Just store all 3 values, there's no need for anything complicated.

If you store the `Average`

and `Sum`

then calculate `Number of values`

you'll lose a little accuracy due to truncation of Average.

If you store the `Average`

and `Number of values`

then calculate `Sum`

you'll lose even more accuracy. You have more margin for error in calculating a correct value for `Number of values`

than `Sum`

thanks to it being an integer.

`<?php`

function avrg()

{

$count = func_num_args();

$args = func_get_args();

return (array_sum($args) / $count);

}

?>

http://php.net/manual/en/function.array-sum.php#101727

If you know the amount of numbers you can calculate the old sum, add the new one and divide by the old amount plus one.

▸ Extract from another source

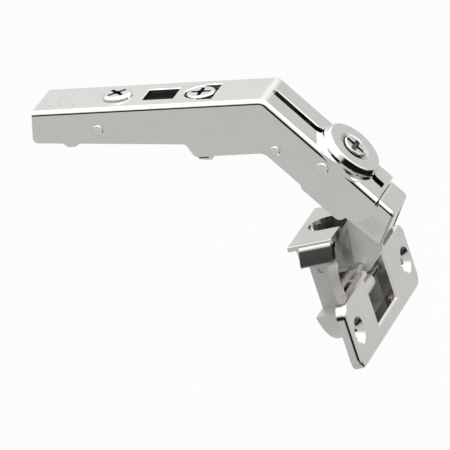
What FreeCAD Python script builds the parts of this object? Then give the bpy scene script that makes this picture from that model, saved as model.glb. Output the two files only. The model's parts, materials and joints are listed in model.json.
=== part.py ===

`$oldsum = $average * $amount;`

$newaverage = ($oldsum + $newnum) / ($amount + 1);

Thought that I should share my function

`function avg($sum=0,$count=0){`

return ($count)? $sum / $count: NAN;

}

var_dump( avg(array_sum($values),count($values)) );

Will return the average and also take into account 0, for example dividing by zero always returns NaN (Not a number)

1/0 = NaN

0/0 = NaN

Typically what you might do is save two pieces of information:

- the sum of all the numbers
- the count of numbers

Whenever you want to get the average, divide the sum by the count (taking care for the case of count == 0, of course). Whenever you want to include a new number, add the new number to the sum and increment the count by 1.

This is called a 'running average' or 'moving average'.

If the database stores the average **and** the number of values averaged, it will be possible to calculate a new running average for each new value.

`function avgvals($avg_vals,$avg_delimiter=',') {`

if ( (is_string($avg_vals) && strlen($avg_vals) > 2) && (is_string($avg_delimiter) && !empty($avg_delimiter)) ) {

$average_vals = explode($avg_delimiter, $avg_vals);

$return_vals = ( array_sum($average_vals) / count($average_vals) );

} elseif ( (is_string($avg_vals) && strlen($avg_vals) <= 2) && (is_string($avg_delimiter) && !empty($avg_delimiter)) ) {

$return_vals = $avg_vals;

} else {

$return_vals = FALSE;

}

return $return_vals;

}

You need to save all the original numbers in the database.